Она оставила нетронутыми только кисти моих рук и шею потому, что я работал в офисе. Все остальное принадлежало ей. Покрытое синими нитями ее рисунков, как будто сеткой сосудов, мое тело не было моим, оно принадлежало ей, до сих пор. Я вспомнил ее руки в черных резиновых перчатках, чернила и собственную кровь, ее запах, текстуру. Красный и синий цвет, жужжание маленького движка машинки, боль, которую перестаешь чувствовать уже через пару минут после того, как иголка касается кожи в первый раз. Боль, которую хочешь пережить снова. Разве смогу я когда-нибудь забыть ее? У меня нет шансов, она сделала для этого все, будто знала, как все сложится.
Я не замечаю, как в комнате за стеной шуршат простыни и скрипит дверь, но я чувствую горячие пальцы на своей коже.
— О боже, Серж, как красиво… — Лиза смотрит в зеркало поверх моего плеча, касаясь пальцами моих предплечий и ключиц. — Это… невероятно.
Она делает шаг назад и проводит кончиками пальцев вдоль моего позвоночника от основания шеи до поясницы, потом снова приближается, встает вплотную, ее волосы щекочат мне между лопаток. Я слышу, как она дышит, наши глаза встречаются в зеркале.
— Я приму у тебя тут душ? — говорю я, разворачиваясь к ней лицом.
От нее пахнет сном, сигаретами и сладкой жвачкой. Она так близко. Я смотрю на нее сверху вниз, потом делаю шаг в сторону.
Барселона, 23 февраля
Этим утром меня выбрасывает из междумирья тревожный звук, а еще боль в шее. На полу возле кресла вибрирует мой телефон. Карлос.

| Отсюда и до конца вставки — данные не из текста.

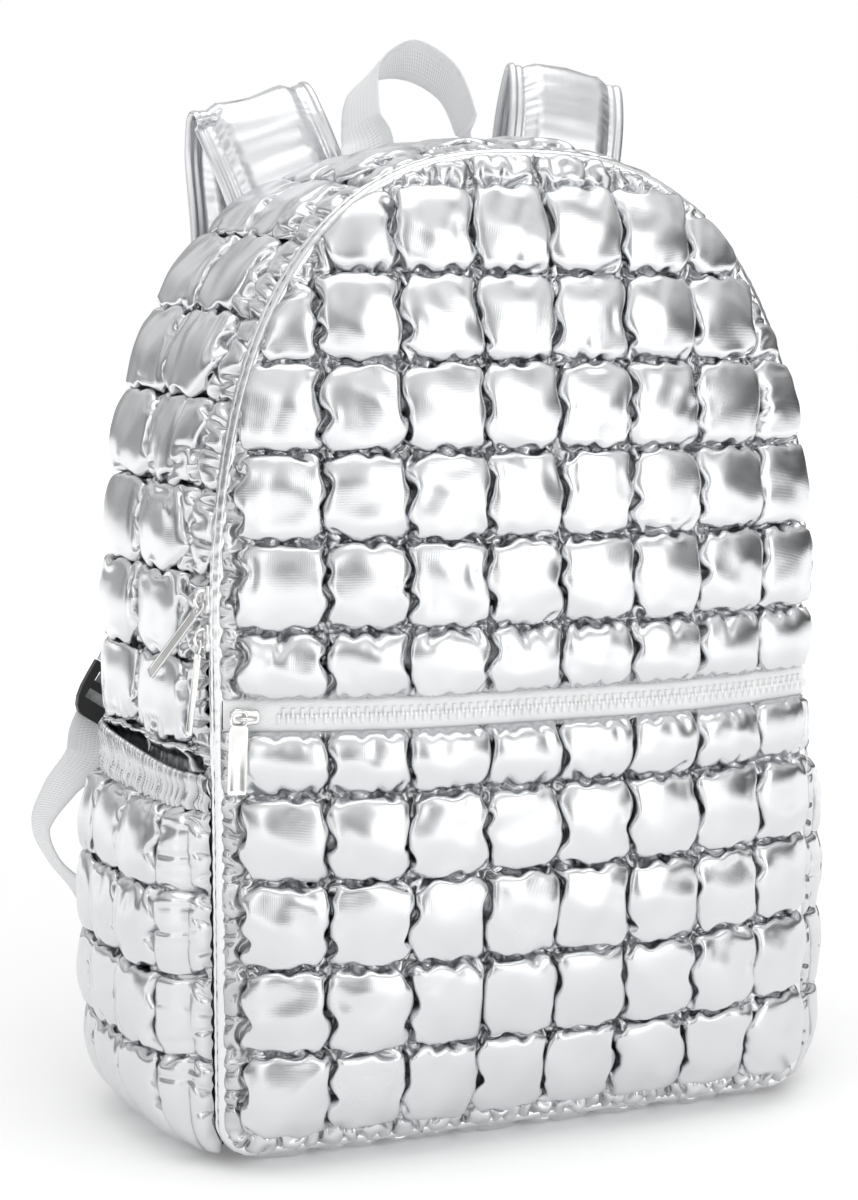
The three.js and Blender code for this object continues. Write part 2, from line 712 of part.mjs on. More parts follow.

— Серж, ты уже уехал на конгресс? — вопрошает он, проглатывая зевок.
— Вроде того. А что?
— Мой дядя достал… Ну, ты понимаешь, то, что ты просил. Сейчас перешлю тебе.
— Спасибо.
— Там адские фотки. Не открывай их в публичных местах.
— О’кей.
— На связи.
Через пару минут мой телефон вибрирует вновь — Карлос скидывает мне фотографии, двенадцать штук, через мессенджер с шифрованием.
Не знаю, он нарочно отправляет мне такие фото самыми первыми или так вышло случайно, но, когда я перекидываю картинки на ноутбук и кликаю на первую из них, первое, что я вижу — мертвое лицо Риты Петровой.
Ванна полна мутноватой воды по самые бортики. Рита лежит лицом вверх. Ее кожа почти такого же цвета, что и эмаль на дне, — бледно-голубая, ровная, без единого изъяна. Рот приоткрыт, цвет губ такой, будто она всю ночь пила красное вино. Глаза смотрят как будто сквозь сон, куда-то вперед и вниз, словно она рассматривает свои пальцы ног, покачиваясь в теплой мыльной воде. С одного века отклеился уголок накладных ресниц. Ее большие белые груди с выпуклыми сиреневыми сосками свисают по бокам, косясь, как два глаза. Руки ладонями вверх, она словно левитирует. Она была красивой, лучше, чем на тех фотографиях, что я видел в сети. Наверное, будь она живой, вид ее голой груди, острых ключиц и впадинки над диафрагмой вызвал бы у меня возбуждение. Но она мертва. Во всем безошибочно читается эта неловкость смерти, неправильные углы и неудобные изгибы, как у брошенного на полу в спальне платья, все еще хранящего форму носившего его тела.
Я читаю следующее за фотографией медицинское заключение с помощью переводчика в браузере.
«
Эта девушка была бомбой замедленного действия.
В квартире она была одна, ее обнаружила аварийная служба, приехавшая по жалобе соседей снизу, у которых все утро с потолка капала вода. Заключение: несчастный случай, время смерти — около 6 часов утра 25 февраля. Из вещей не пропало ничего. У Петровой не было семьи, ее тело забрали ее работодатели Алекс Руденко и Майкл Вилин спустя шесть недель после наступления смерти.
Снова они, Алекс и Майкл… Саша и Миша, как называет их Лиза. И почему им так долго не отдавали ее тело, если все было так очевидно? Я набираю номер Карлоса.
— Привет.
— Я хотел уточнить: а это все, что прислал твой дядя?